Bientôt, durant une nuit, Marthe s’échappa et s’enfuit dans les rues d’Agen. C’est là que, pendant trente ans, on la vit mendier son pain ; c’est là que les enfans s’amusaient à la faire fuir en lui criant : Maltro, un souldat !

Maintenant vous savez pourquoi elle tremblait à ces mots.
Et moi, qui le lui ai crié aussi plus de cent fois,
Aujourd’hui qu’on m’a conté sa vie touchante,
Je voudrais couvrir de baisers sa robe en guenilles ;
Je voudrais lui demander pardon à genoux ;
Je ne trouve rien qu’un tombeau ; je le couvre de fleurs !

C’est par ces jolis vers, dont la traduction donne une trop faible idée, que se termine le petit poème de Maltro l’innoucento.

Cette simple et touchante composition fera honneur à la muse persévérante et assidue de Jasmin : Marthe aura bientôt sa place marquée à côté de Mes Souvenirs et de l’Aveugle de Castel-Cuillé. C’est une fraîche idylle où sont semés avec art des traits de sensibilité et de naturel, et où l’on distingue de plus en plus ce rhythme habilement mélodieux, ce sentiment délicat des beautés naturelles qui ont fait goûter depuis long-temps les vers du coiffeur gascon. Ce qui me plaît surtout dans le talent de Jasmin, c’est qu’il a un idéal à lui et qu’il cherche sérieusement à l’atteindre. Son élégance est savante et travaillée ; il combine longuement ses effets, surtout quand ils sont simples. Tel vers lui coûte une matinée de travail. « Je pioche, nous écrivait-il familièrement, pour faire croire que j’improvise. » C’est le secret des vrais artistes.
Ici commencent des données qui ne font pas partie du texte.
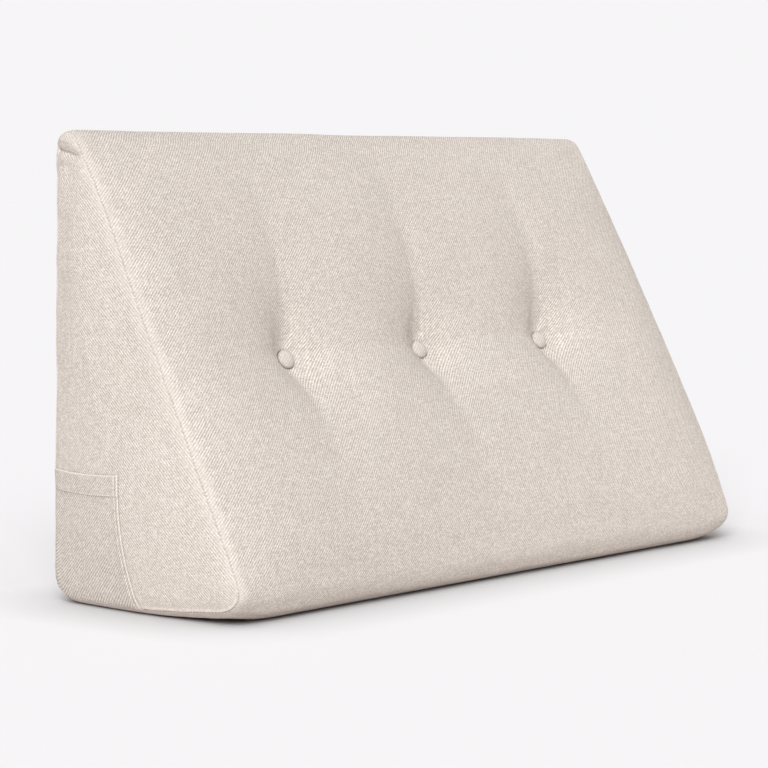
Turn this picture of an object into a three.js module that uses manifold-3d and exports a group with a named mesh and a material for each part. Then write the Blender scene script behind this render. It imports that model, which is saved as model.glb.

Sorti du peuple, Jasmin a eu le bon esprit d’y rester ; qu’il continue à moins parler de lui-même dans ses vers, à ne plus étaler devant les lecteurs son peigne et son rasoir. Il y a là aussi une sorte de vanité assez tentante qu’il faut savoir éviter ; l’aristocratie démocratique est pire encore que l’autre, parce qu’elle n’est qu’un plagiat retourné. En écrivant ainsi lentement et à loisir de petits poèmes achevés, des récits courts et parfaits, Jasmin, nous le croyons, a rencontré son vrai cadre, le cadre qui convient surtout aux années sérieuses dans lesquelles il entre. Qu’il ne songe pas à un autre auditoire que celui que peut directement lui donner le patois dont il est le vrai poète ; là est pour lui la condition d’un succès durable. Nous autres conquérans glorieux de la langue d’oïl, pourquoi ne laisserions-nous pas sa modeste place à ce débris subsistant d’un idiome dès long-temps vaincu ? Il y a six siècles, le parler des troubadours était l’expression la plus policée des cours du midi ; aujourd’hui les dialectes qui se sont partagé son héritage ne servent plus qu’à rendre les sentimens de la foule. Saluons dans Jasmin le dernier neveu, le descendant populaire des chantres nobles du gay sa ber.


CHARLES LABITTE.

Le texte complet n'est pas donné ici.